PROBLEM DESCRIPTION: Word for word, restate every line of the listing that follows.

PROVIDED MATERIAL:
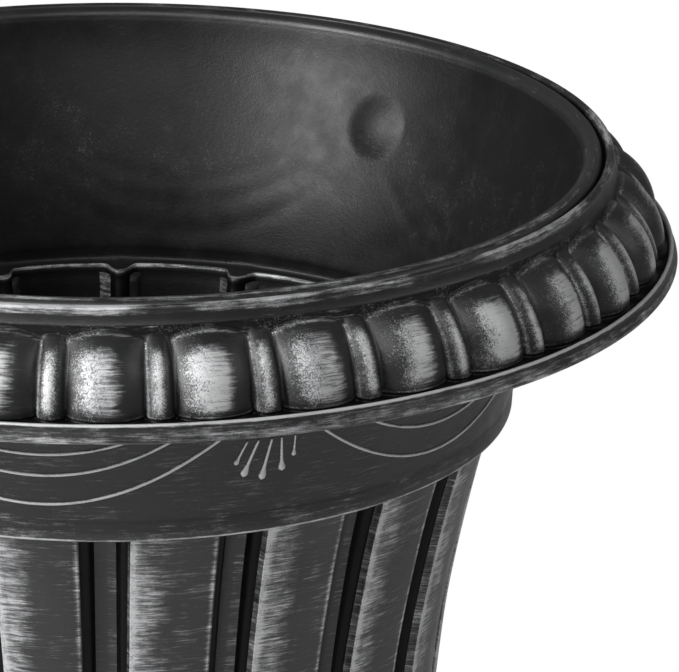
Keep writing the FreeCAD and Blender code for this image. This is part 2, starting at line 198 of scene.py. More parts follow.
def skin(name, radius, drop, angles, silver, body, material, flip=False, drag=0.6, painted_light=1.0):
    """A closed skin from radii and drops, one row per point of its profile, one column per angle."""
    rows, columns = radius.shape
    x = radius * np.cos(angles)
    y = radius * np.sin(angles)
    z = RIM_TOP - drop
    points = np.stack([x, y, z], 2).reshape(-1, 3)
    middle = np.stack([radius.mean(1), drop.mean(1)], 1)
    along = np.repeat(lengths(middle), columns)
    grain = np.stack([points[:, 0], points[:, 1], along], 1)
    faces = grid_faces(rows, columns)
    if flip:
        faces = faces[:, ::-1]
    drag, painted_light = (np.broadcast_to(value, radius.shape).reshape(-1) for value in (drag, painted_light))
    return mesh_object(name, points, faces, body, material, silver.reshape(-1), grain, drag, painted_light)


def spread(rows, columns):
    return np.repeat(np.asarray(rows, float)[:, None], columns, 1)


def hump(value, centre, width):
    return np.exp(-((value - centre) / width) ** 2)


def rise(value, low, high):
    t = np.clip((value - low) / (high - low), 0, 1)
    return t * t * (3 - 2 * t)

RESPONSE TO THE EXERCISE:
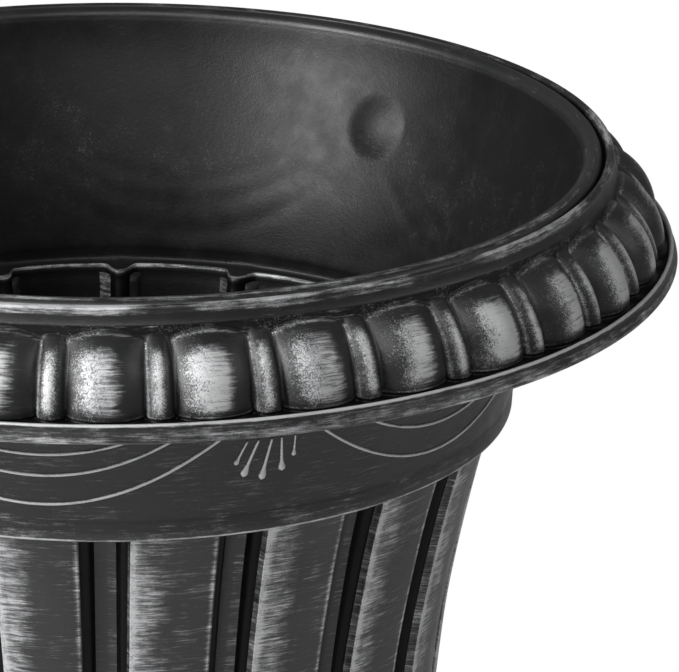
Keep writing the FreeCAD and Blender code for this image. This is part 2, starting at line 198 of scene.py. More parts follow.
def skin(name, radius, drop, angles, silver, body, material, flip=False, drag=0.6, painted_light=1.0):
    """A closed skin from radii and drops, one row per point of its profile, one column per angle."""
    rows, columns = radius.shape
    x = radius * np.cos(angles)
    y = radius * np.sin(angles)
    z = RIM_TOP - drop
    points = np.stack([x, y, z], 2).reshape(-1, 3)
    middle = np.stack([radius.mean(1), drop.mean(1)], 1)
    along = np.repeat(lengths(middle), columns)
    grain = np.stack([points[:, 0], points[:, 1], along], 1)
    faces = grid_faces(rows, columns)
    if flip:
        faces = faces[:, ::-1]
    drag, painted_light = (np.broadcast_to(value, radius.shape).reshape(-1) for value in (drag, painted_light))
    return mesh_object(name, points, faces, body, material, silver.reshape(-1), grain, drag, painted_light)


def spread(rows, columns):
    return np.repeat(np.asarray(rows, float)[:, None], columns, 1)


def hump(value, centre, width):
    return np.exp(-((value - centre) / width) ** 2)


def rise(value, low, high):
    t = np.clip((value - low) / (high - low), 0, 1)
    return t * t * (3 - 2 * t)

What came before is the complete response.